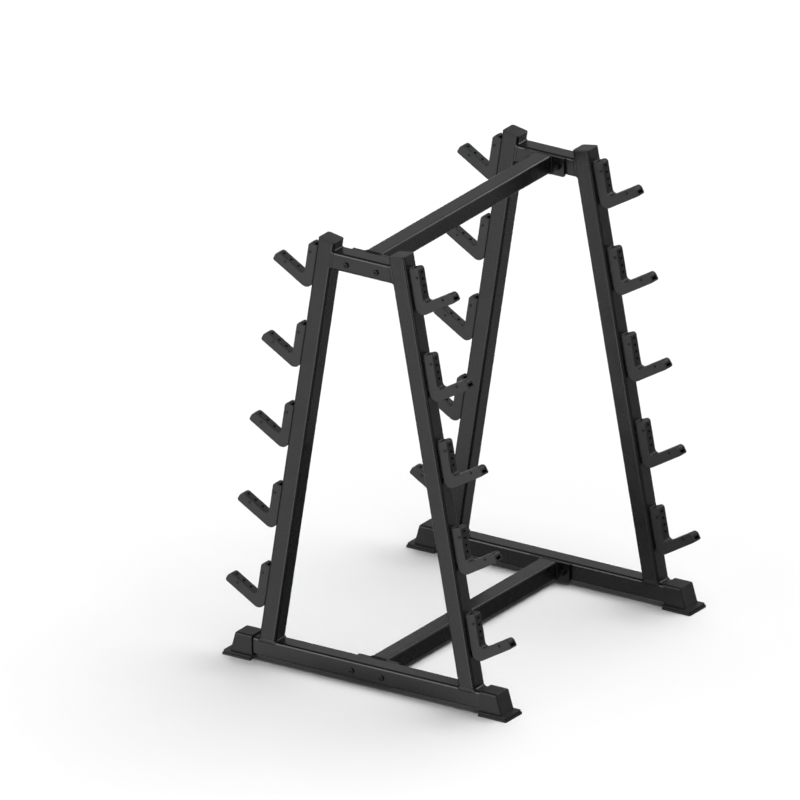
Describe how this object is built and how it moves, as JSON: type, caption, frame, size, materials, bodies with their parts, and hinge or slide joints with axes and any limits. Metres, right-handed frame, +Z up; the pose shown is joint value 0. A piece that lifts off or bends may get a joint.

* * *

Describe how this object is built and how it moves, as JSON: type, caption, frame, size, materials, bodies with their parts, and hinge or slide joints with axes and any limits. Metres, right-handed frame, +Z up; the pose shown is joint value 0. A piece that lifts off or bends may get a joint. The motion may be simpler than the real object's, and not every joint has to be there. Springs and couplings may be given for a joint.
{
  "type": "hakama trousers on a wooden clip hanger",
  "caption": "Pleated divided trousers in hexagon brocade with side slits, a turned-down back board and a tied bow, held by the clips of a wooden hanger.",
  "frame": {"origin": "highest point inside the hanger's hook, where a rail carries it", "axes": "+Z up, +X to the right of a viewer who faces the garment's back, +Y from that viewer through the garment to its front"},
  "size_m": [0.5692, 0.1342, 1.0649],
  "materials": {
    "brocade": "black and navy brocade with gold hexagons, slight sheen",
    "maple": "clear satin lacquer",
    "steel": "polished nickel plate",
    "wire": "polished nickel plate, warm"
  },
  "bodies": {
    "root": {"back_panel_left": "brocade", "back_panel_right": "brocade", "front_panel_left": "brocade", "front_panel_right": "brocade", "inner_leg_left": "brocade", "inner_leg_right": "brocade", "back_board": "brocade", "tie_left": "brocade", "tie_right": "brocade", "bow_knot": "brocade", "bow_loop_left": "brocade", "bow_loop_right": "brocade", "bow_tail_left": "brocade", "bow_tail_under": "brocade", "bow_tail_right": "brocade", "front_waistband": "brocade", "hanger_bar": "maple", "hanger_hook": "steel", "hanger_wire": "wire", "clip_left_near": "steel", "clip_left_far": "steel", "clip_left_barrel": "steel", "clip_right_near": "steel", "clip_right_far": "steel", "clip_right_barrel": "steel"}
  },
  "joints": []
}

==

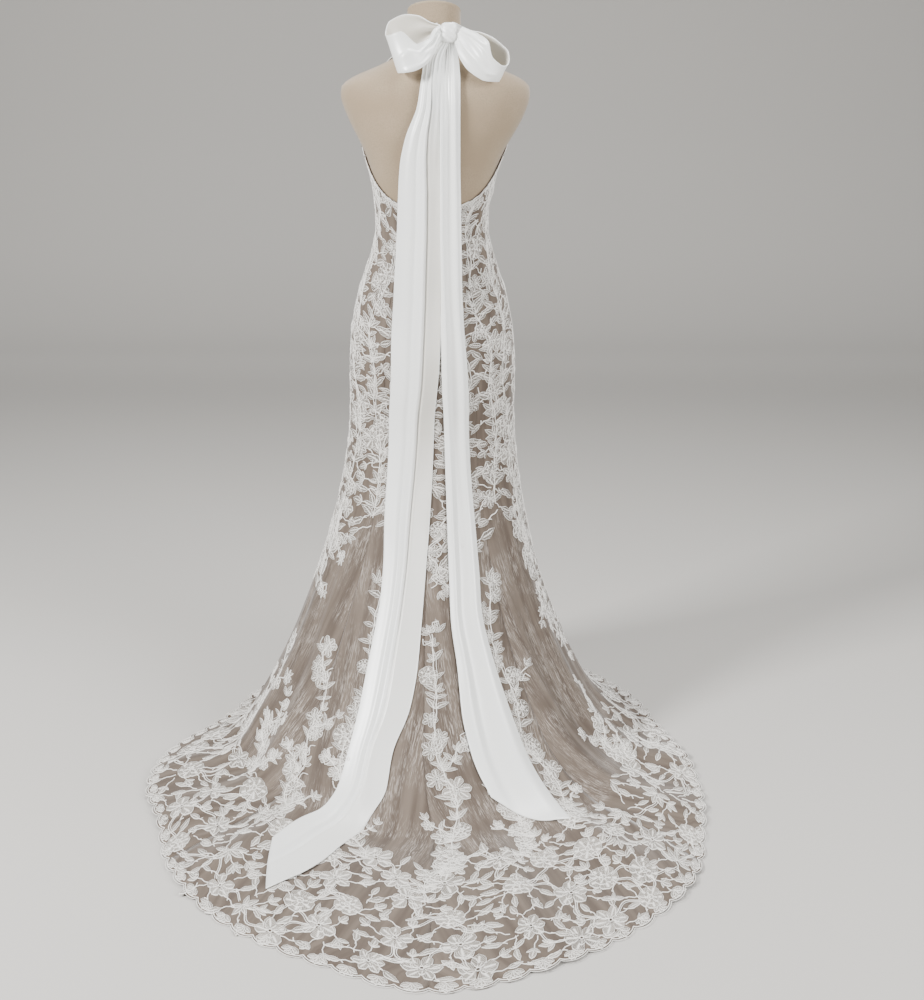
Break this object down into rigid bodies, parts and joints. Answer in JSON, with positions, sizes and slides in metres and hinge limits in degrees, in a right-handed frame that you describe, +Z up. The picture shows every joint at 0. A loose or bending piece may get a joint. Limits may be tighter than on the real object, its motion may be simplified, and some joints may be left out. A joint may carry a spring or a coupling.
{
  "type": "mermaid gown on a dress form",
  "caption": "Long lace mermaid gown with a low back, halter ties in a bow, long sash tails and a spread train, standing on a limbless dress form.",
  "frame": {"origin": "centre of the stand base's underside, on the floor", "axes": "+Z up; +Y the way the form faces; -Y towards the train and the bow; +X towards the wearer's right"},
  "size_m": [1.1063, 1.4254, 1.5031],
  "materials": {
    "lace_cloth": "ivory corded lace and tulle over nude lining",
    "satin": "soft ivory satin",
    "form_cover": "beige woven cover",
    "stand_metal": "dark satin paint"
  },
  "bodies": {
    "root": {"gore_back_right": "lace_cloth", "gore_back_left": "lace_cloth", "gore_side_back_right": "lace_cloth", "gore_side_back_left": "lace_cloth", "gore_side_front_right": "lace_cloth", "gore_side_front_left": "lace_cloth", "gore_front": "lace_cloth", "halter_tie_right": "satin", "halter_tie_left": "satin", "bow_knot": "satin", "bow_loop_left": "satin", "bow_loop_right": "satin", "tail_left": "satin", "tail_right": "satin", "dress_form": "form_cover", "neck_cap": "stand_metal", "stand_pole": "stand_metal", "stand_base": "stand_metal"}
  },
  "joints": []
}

REQUIRED TASK: Which lines of the data above contain "down"? Copy each one.

THE RESULT:
  "caption": "Pleated divided trousers in hexagon brocade with side slits, a turned-down back board and a tied bow, held by the clips of a wooden hanger.",
Break this object down into rigid bodies, parts and joints. Answer in JSON, with positions, sizes and slides in metres and hinge limits in degrees, in a right-handed frame that you describe, +Z up. The picture shows every joint at 0. A loose or bending piece may get a joint. Limits may be tighter than on the real object, its motion may be simplified, and some joints may be left out. A joint may carry a spring or a coupling.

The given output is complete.